CMMS and Preventive Maintenance (part 3)
by Christer Idhammar
In the previous two articles, I discussed methods for developing a good preventive maintenance (PM) and condition monitoring program. In this column, I further comment on reasons why your PM program might not always work as well as you would like it to work.
DOCUMENTATION AND TRAINING. When you select the right PM procedure, you need to document this procedure. It is important that you decide on the format for this document, because it should be used for training of people and to improve the chosen procedure in the future. Remember that, in this case, we are talking about basic inspection methods, not predictive maintenance methods such as vibration analysis, wear particle analysis, etc.
In our program, we have chosen to call these procedures condition monitoring standards (CMS). We use a lot of pictures to describe these procedures, since it is easier and safer to describe a method with a picture than with words. The document also stands a better chance of being read and understood if it includes pictures.
At a minimum you need to include what, how, and, especially, why an inspection should be done. It takes time to develop the condition monitoring standard documents, but remember that if you have done one, such as for a coupling, this document will be reused for all other couplings of this type. Frequencies and other values unique to the individual component will be described in the route list.
I also recommend that you do not use off-the-shelf documents. Developing documents is good training for teaching the future PM inspectors to document as many condition monitoring procedures as possible, and it also promotes ownership of the system. For more information on IDCON’s condition monitoring standard books.
Do not make the mistake of believing that craftspeople or operators know how to inspect components. My experience is that craftspeople have been trained to do repairs and to troubleshoot existing problems. Very few have been trained to find problems in inspections before they actually become problems. Much of this training is a thought process; you need to teach people to think of inspections in terms of anticipating latent problems.
The CMS documents, together with professionally available training material, form very unique and effective training material for operators and craftspeople. At a minimum, the training should include inspection methods for the most common components and systems, as well as a review of useful basic instruments and tools such as high intensity lights, strobes, handheld IR instruments, mirrors, leak detectors, etc.
ASSIGN RESOURCES. It seldom works well to just say, “PM is priority one, and we will assign different people to do it as we see the need,” or, even worse, “our team members decide among themselves who will do the inspections today.” This almost guarantees that your PM effort will fail. Another common mistake is to assign people on the shifts to do PM when they have nothing else to do. If they have nothing else to do, they are not needed on the shift. The first thing that will be sacrificed in this scenario is the PM.
In my experience dealing with several hundred plants, the best results are achieved when special people are assigned to do inspections on a full time basis. If you assign dedicated resources to do basic inspections of equipment you will get:
- The right people to do the inspections, adjustments, and repairs. They can do them during their routes, or after they complete their routes.
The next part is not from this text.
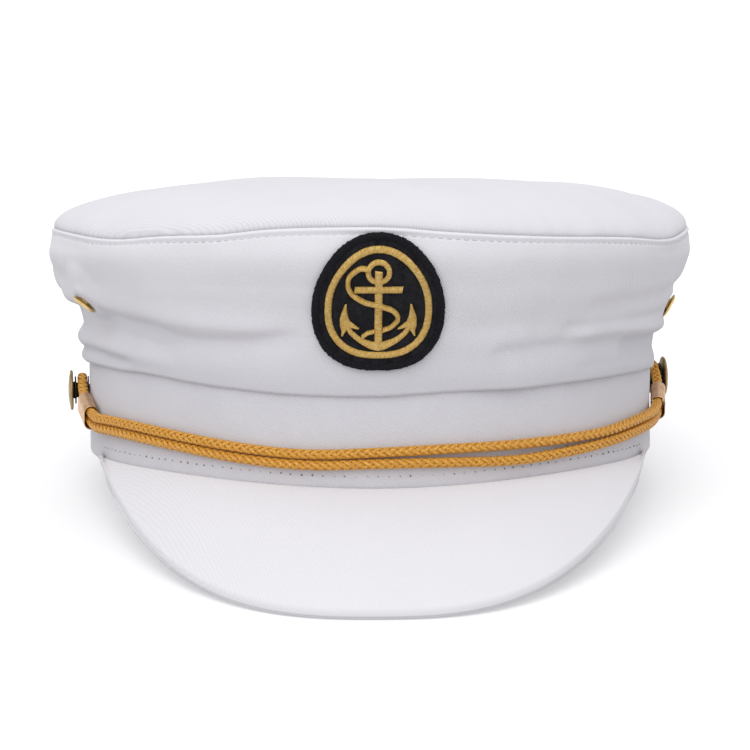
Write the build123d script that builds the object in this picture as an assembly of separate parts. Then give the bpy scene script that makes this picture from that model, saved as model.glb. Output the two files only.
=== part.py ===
from build123d import *
import os
from math import asin, cos, pi, radians, sin, tan

# A soft white cotton cap with a short visor, a gold cord on two side buttons and an
# anchor badge. It stands on a table on its visor's front edge and the back of its band.
# All sizes are in millimetres. +Z is up and the visor points along -Y. The origin is on
# the table, below the middle of the cap.

# ---- Head opening and band ----------------------------------------------------------
HEAD_Y = 17.6             # centre of the head opening, behind the origin
BAND_HALF_LENGTH = 100.5  # outside of the band cover, front to back
BAND_HALF_WIDTH = 91.2    # outside of the band cover, side to side
BAND_TILT = 7.4           # degrees, the front of the band is lifted by the visor
BAND_HEIGHT = 40.0
COVER_THICKNESS = 1.1
STIFFENER_OUTSET = -1.2   # every outset is measured from the outside of the band cover
STIFFENER_THICKNESS = 1.1
SWEATBAND_OUTSET = -3.5
SWEATBAND_THICKNESS = 1.0
SWEATBAND_FROM, SWEATBAND_TO = 0.8, 33.0
BAND_Z = BAND_HALF_LENGTH * sin(radians(BAND_TILT))

# ---- Visor --------------------------------------------------------------------------
VISOR_HALF_WIDTH = 86.5   # where the outer edge runs into the band
VISOR_ROOT_Y = HEAD_Y - 34.4
VISOR_REACH = 111.8       # from the root line to the front edge
VISOR_SQUARENESS = 2.6    # how square the front edge is
VISOR_FULLNESS = 0.75
VISOR_CORNER_RISE = 18.4  # height of the outer edge at the root
VISOR_RISE_POWER = 4.5
VISOR_END_ANGLE = 86      # degrees, the crescent is cut off just short of its points
VISOR_STATIONS = 17
VISOR_SEAM_HEIGHT = 1.0   # height of the seam on the band at the middle of the front
VISOR_SEAM_BUMP = 1.5     # the seam runs this much higher at 45 degrees each side
VISOR_SEAM_GAP = 0.5
VISOR_CLOTH = 0.8
VISOR_BOARD_THICKNESS = 1.6
VISOR_BOARD_INSET = 1.5
VISOR_BOARD_GAP = 0.05
VISOR_THICKNESS = 2 * VISOR_CLOTH + VISOR_BOARD_THICKNESS

# ---- Crown --------------------------------------------------------------------------
# Each section of the crown's side is an ellipse: share of the way up, half width,
# half length, and how far its centre lies behind the head opening's centre.
CROWN_SECTIONS = [
    (0.0, 93.2, 102.7, 3.6),
    (0.2, 94.3, 103.8, 4.6),
    (0.4, 96.2, 105.0, 4.8),
    (0.6, 101.2, 108.0, 3.8),
    (0.8, 104.5, 110.5, 2.5),
    (1.0, 101.5, 107.5, 0.8),
]
CROWN_LOW_Z, CROWN_HIGH_Z = 40.5, 86.0
CROWN_LOW_SLOPE, CROWN_HIGH_SLOPE = 9.0, 11.2
CLOTH = 1.2
HEM_GAP = 0.1
SIDE_SEAM_Y = HEAD_Y + 5.0
TIP_HEIGHT = 17.0
TIP_SQUARENESS = 2.3
TIP_STEPS = [1.0, 0.99, 0.97, 0.93, 0.87, 0.78, 0.66, 0.5, 0.3, 0.1]
LINING_OUTSET = -3.2
LINING_CLOTH = 0.6
LINING_TIP_DROP = 2.6
LINING_GAP = 0.3          # above the band's top edge

# ---- Badge, sewn on the middle of the front -----------------------------------------
BADGE_Z = 83.7
BADGE_HALF_WIDTH, BADGE_HALF_HEIGHT = 19.5, 21.6
EDGE_WIDTH = 2.3
RING_INSET, RING_WIDTH = 4.0, 1.9
FELT_FROM, FELT_TO = 0.1, 1.4
EDGE_TO, THREAD_TO, ROPE_TO = 2.1, 2.1, 2.8
RING_EYE_Y, RING_EYE_RADIUS, RING_EYE_HOLE = 11.6, 2.7, 1.5
STOCK_Y, STOCK_LENGTH, SHANK_WIDTH = 6.2, 13.0, 2.1
ARMS_RADIUS, ARMS_LOW_Y, ARMS_TOP_Y = 11.0, -12.6, -4.8
FLUKE_X, FLUKE_TURN, ROPE_WIDTH = 9.0, 8, 1.5

# ---- Side buttons, on one line across the cap ---------------------------------------
BUTTON_Y, BUTTON_Z = HEAD_Y + 2.0, 33.0
BUTTON_YAW = 4.1          # degrees, the right button sits further back than the left
STEM_RADIUS, STEM_HOLE_GAP = 1.8, 0.15
PLATE_RADIUS, PLATE_FROM, PLATE_TO = 5.0, 88.0, 88.5
FLANGE_RADIUS, FLANGE_FROM, FLANGE_TO = 4.5, 91.5, 91.9
POST_RADIUS = 2.4
COLLAR_RADIUS, COLLAR_FROM, COLLAR_TO = 4.5, 95.6, 96.1
NECK_RADIUS, NECK_TO = 2.7, 96.6
HEAD_RADIUS, HEAD_TO, HEAD_DOME_RADIUS = 6.5, 98.2, 28.0

# ---- Gold cord ----------------------------------------------------------------------
CORD_DIAMETER = 3.2
CORD_ARC_SHARE = 0.45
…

- The right people trained in this unique work.
- The ownership and interest for PM that is necessary for continuously updating and improving the PM work.
- An easier situation to manage, since it is tempting for a supervisor to pull people chosen for PM in order to do unplanned work that has been added onto schedules at the last minute.
Wherever the assigned resources (PM inspectors) report in your organizational structure, I advise that they work closely with the supervisor in the area they inspect. Make sure the PM inspectors report their findings and what they have inspected to the supervisor once or twice a day. When their routes are completed, they should do some of the repairs and adjustments that are the results of the inspections. This cuts back on administration and eases up the friction that can develop with the craftspeople that otherwise have to do all repairs.
Another bit good advice is to start all routes with an interview of the operators in the area to be inspected; this will improve communication and on-the-job training of operators.